--- Start Records for this exercise ---

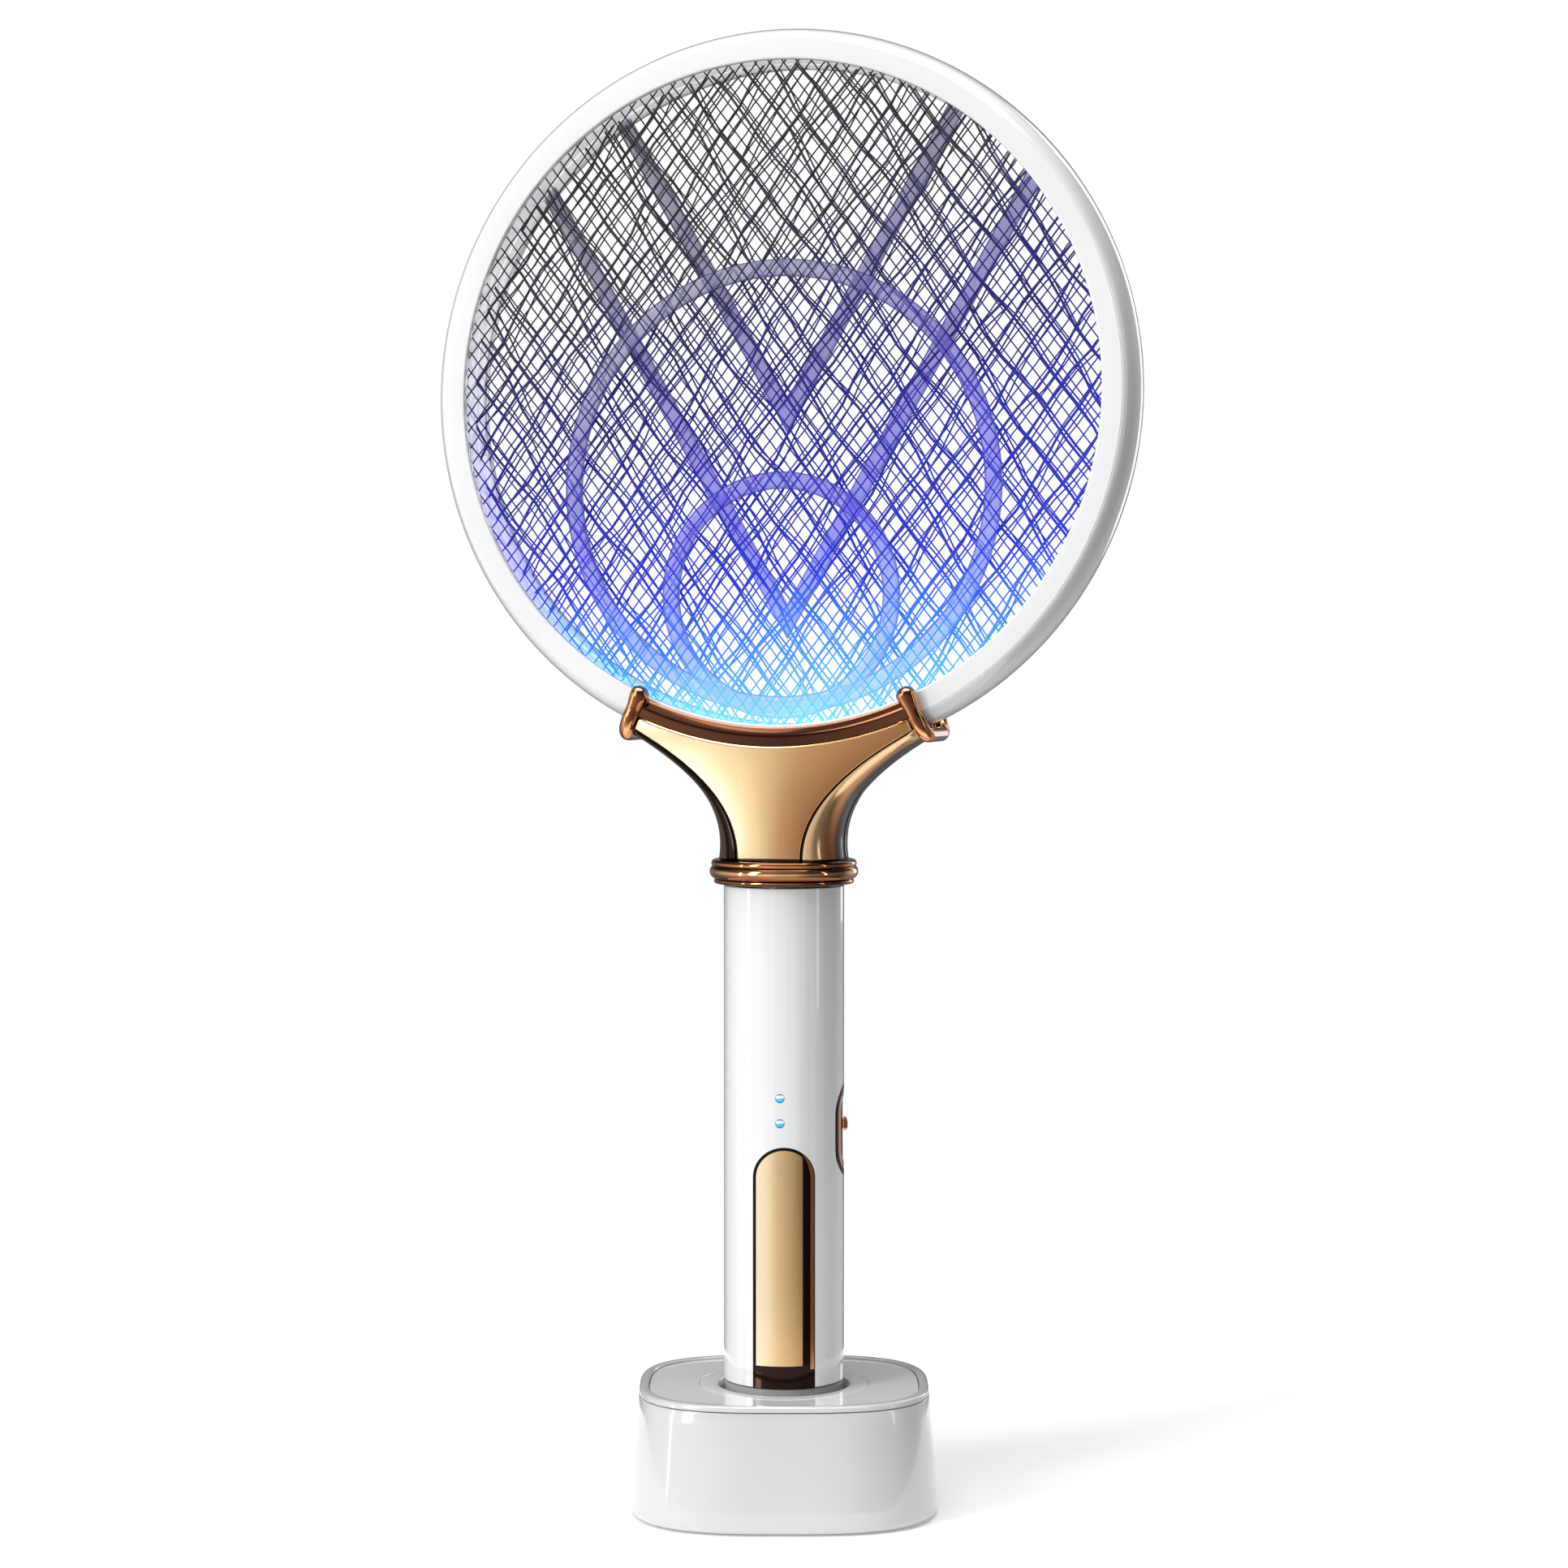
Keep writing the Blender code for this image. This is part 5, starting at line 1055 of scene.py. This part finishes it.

--- End Records for this exercise ---
--- Start Records for this exercise ---

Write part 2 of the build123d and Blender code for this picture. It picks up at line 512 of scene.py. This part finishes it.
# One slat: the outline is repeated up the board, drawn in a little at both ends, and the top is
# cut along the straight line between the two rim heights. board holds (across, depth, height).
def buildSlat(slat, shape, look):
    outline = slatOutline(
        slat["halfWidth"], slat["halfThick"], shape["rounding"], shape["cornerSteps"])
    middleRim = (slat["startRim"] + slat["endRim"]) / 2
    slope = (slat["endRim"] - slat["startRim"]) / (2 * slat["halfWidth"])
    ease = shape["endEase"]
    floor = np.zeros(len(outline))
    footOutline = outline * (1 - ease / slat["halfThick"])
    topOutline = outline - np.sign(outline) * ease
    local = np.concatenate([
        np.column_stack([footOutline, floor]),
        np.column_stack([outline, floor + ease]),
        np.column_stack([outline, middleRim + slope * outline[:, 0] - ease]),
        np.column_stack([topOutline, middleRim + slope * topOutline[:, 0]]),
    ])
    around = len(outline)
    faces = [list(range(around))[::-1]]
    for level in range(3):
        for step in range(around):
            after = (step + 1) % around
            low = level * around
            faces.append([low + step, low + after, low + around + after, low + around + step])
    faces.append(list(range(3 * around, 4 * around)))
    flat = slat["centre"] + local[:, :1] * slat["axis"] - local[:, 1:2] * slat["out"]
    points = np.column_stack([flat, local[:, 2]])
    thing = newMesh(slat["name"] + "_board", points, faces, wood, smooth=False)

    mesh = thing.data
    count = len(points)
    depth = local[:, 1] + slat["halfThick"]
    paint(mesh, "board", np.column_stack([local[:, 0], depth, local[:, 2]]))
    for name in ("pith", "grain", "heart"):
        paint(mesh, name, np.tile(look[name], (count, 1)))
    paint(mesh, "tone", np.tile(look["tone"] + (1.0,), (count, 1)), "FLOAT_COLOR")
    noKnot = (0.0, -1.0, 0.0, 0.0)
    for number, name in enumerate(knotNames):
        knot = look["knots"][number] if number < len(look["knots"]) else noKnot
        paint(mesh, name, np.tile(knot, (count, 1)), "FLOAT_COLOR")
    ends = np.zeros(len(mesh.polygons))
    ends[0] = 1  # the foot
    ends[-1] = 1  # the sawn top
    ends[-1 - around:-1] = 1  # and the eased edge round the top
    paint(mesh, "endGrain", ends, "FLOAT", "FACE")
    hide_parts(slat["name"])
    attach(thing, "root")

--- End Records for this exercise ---
--- Start Records for this exercise ---

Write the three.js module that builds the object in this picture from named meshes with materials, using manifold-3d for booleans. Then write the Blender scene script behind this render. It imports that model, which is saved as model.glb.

--- End Records for this exercise ---

**Exercise objective**
Check the data for the word "Blender" and pull out the lines that have it.

**Result of the task**
Keep writing the Blender code for this image. This is part 5, starting at line 1055 of scene.py. This part finishes it.
Write part 2 of the build123d and Blender code for this picture. It picks up at line 512 of scene.py. This part finishes it.
Write the three.js module that builds the object in this picture from named meshes with materials, using manifold-3d for booleans. Then write the Blender scene script behind this render. It imports that model, which is saved as model.glb.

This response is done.